3. Soweit eine Rückforderung nicht ohnehin wegen Verjährung ausgeschlossen ist, erfolgten die streitgegenständlichen Beitragszahlungen mit Rechtsgrund.

Mit Urteilen vom 16. Dezember 2020 – IV ZR 294/19 und IV ZR 314/19 – hat der Bundesgerichtshof entschieden, welche Anforderungen an eine Anpassungsmitteilung zu stellen sind. Den Entscheidungen lassen sich folgende Kernpunkte entnehmen:

- Es muss nur angegeben werden, bei welcher Rechnungsgrundlage – Versicherungsleistungen, Sterbewahrscheinlichkeit oder beiden – eine nicht nur vorübergehende und den festgelegten Schwellenwert überschreitende Veränderung eingetreten ist.

- Dagegen muss der Versicherer nicht die genaue Höhe dieser Veränderung mitteilen.

- Er hat auch nicht die Veränderung weiterer Faktoren, welche die Prämienhöhe beeinflusst haben, wie z.B. des Rechnungszinses anzugeben.

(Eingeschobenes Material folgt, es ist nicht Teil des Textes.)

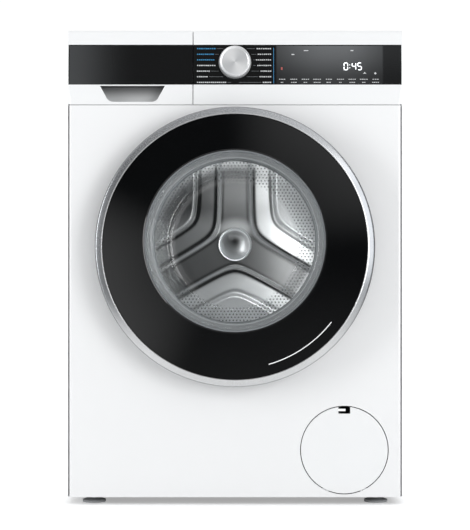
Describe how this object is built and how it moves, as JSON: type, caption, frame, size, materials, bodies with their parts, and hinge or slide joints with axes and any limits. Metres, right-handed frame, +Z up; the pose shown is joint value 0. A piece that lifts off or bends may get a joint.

- Die Mitteilungspflicht hat nicht den Zweck, dem Versicherungsnehmer eine Plausibilitätskontrolle der Prämienanpassung zu ermöglichen.

Die Beklagte trägt vor, dass allen strittigen Anpassungen Veränderungen in den Versicherungsleistungen (und nicht der Sterbewahrscheinlichkeiten) als Auslöser zugrunde lagen. Eben hierauf wurde bereits in den jeweiligen Anschreiben und zusätzlich in den beigefügten Informationsblättern hingewiesen. Materielle Einwendungen gegen die Begründung der Beitragserhöhung wurden von der Klägerseite nicht schlüssig dargelegt.

III. Die Kostenentscheidung folgt aus § 91 Abs. 1 ZPO, die Entscheidung zur vorläufigen Vollstreckbarkeit aus § 709 Satz 1 und 2 ZPO.